» COLLECTED MATERIAL:
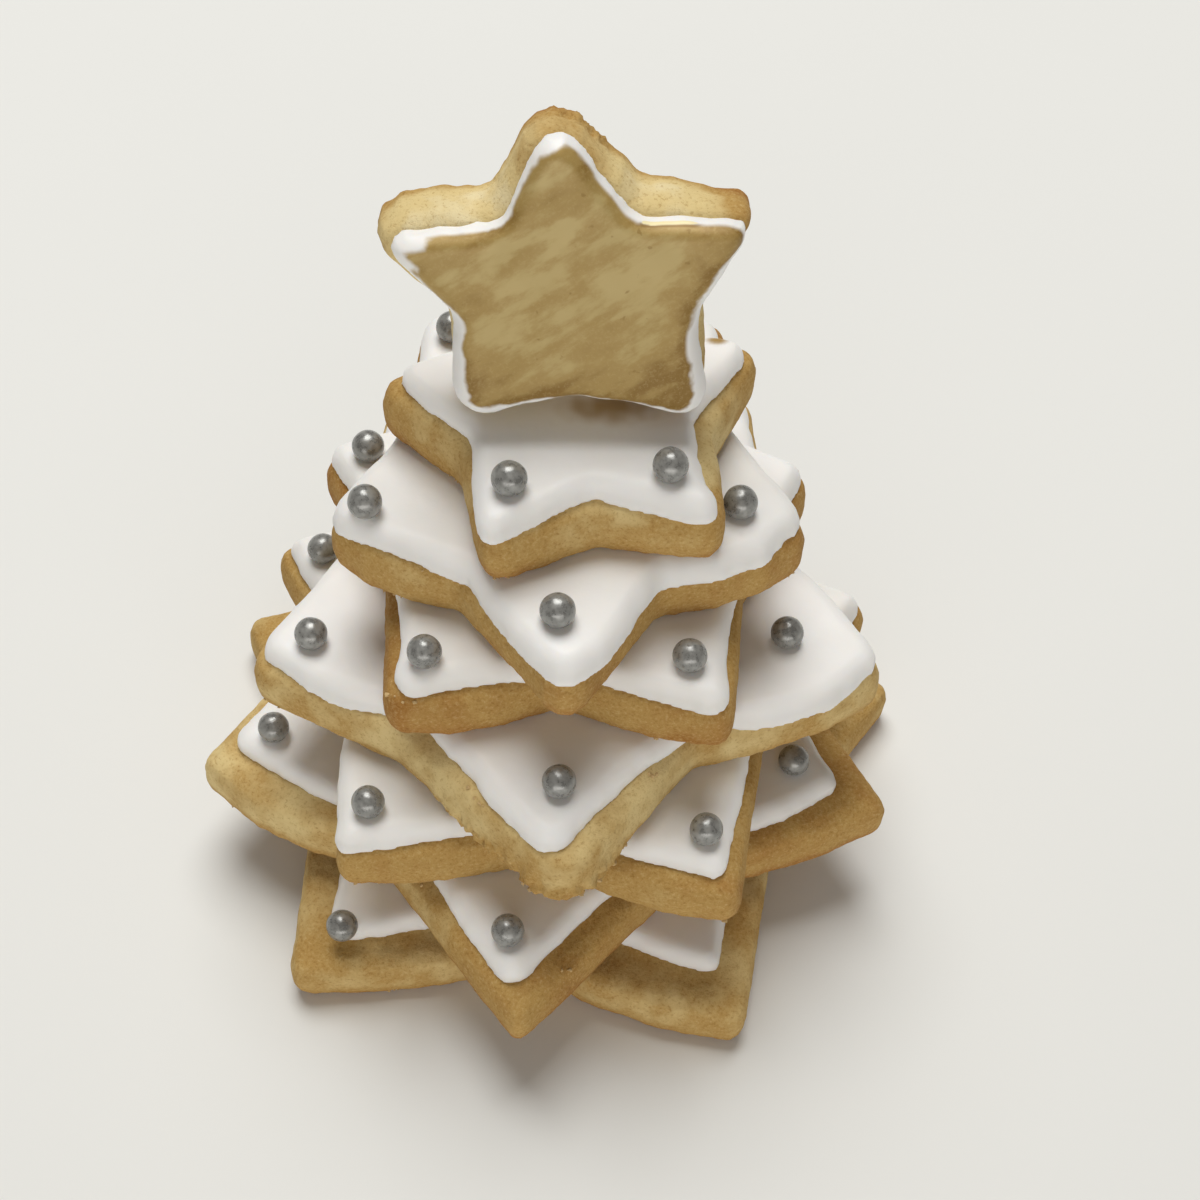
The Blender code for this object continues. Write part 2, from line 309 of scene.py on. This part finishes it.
def goldMaterial(name):
    material, tree, shader, white = icingMaterial(name)
    coords = objectCoords(tree)
    place = splitCoords(tree, coords)
    inside = calculate(tree, "ADD", measured(tree, "painted"), mottle(tree, coords, goldPaint["wander"]))
    onTop = smoothStep(tree, measured(tree, "height"), *goldPaint["side"])
    painted = calculate(tree, "MULTIPLY", smoothStep(tree, inside, *goldPaint["border"]), onTop)
    brushed = put(tree, "ShaderNodeMapping",
                  {"Vector": coords, "Rotation": (0, -goldPaint["strokeTurn"], 0),
                   "Scale": (goldPaint["strokeLength"], 1.0, 1.0)}, vector_type="TEXTURE").outputs[0]
    tone = addAll(tree,
                  mottle(tree, brushed, goldPaint["broad"]),
                  mottle(tree, brushed, goldPaint["strokes"]),
                  mottle(tree, coords, goldPaint["patches"]),
                  smoothStep(tree, measured(tree, "tip"), *goldPaint["tipTone"]),
                  smoothStep(tree, inside, *goldPaint["rimTone"]),
                  smoothStep(tree, place["Z"], *goldPaint["footTone"]),
                  smoothStep(tree, place["X"], *goldPaint["rightTone"]))
    colour = toneColour(tree, tone, [(level, goldPaint[shade]) for shade, level in goldPaint["tones"]])
    colour = mixColour(tree, mottle(tree, coords, goldPaint["specks"]), colour, goldPaint["dark"])
    colour = mixColour(tree, mottle(tree, coords, goldPaint["dust"]), colour, goldPaint["light"])
    colour = mixColour(tree, painted, white, colour)
    # painted shade beside the highlight line, then the painted highlight on it
    paintedHighlight = measured(tree, "paintedHighlight")
    shaded = calculate(tree, "MULTIPLY", smoothStep(tree, paintedHighlight, *goldPaint["shadeBesideHighlight"]), painted)
    colour = mixColour(tree, shaded, colour, goldPaint["dark"])
    colour = mixColour(tree, smoothStep(tree, paintedHighlight, *goldPaint["highlightBright"]), colour, goldPaint["paintedHighlight"])
    tree.links.new(colour, shader.inputs["Base Color"])
    tree.links.new(calculate(tree, "MULTIPLY", painted, goldPaint["metallic"]), shader.inputs["Metallic"])
    return material


def cadCopy(node):
    bm = bmesh.new()
    bm.from_mesh(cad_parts[node].data)
    bmesh.ops.remove_doubles(bm, verts=bm.verts, dist=0.001 * mm)
    bmesh.ops.recalc_face_normals(bm, faces=bm.faces)
    return bm


survey = {
    "icedWay": Vector((0, -0.4, 1)),   # iced faces look up or to the front
    "wallTilt": 0.3,                   # faces that lean less than this from upright are walls
    "topShare": 0.93,                  # share of the height from which a face is the top
    "underShare": 0.07,                # and up to which it is the underside
}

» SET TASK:
Report how many lines hold the string "this", giving the number and nothing else.

» REPLY:
2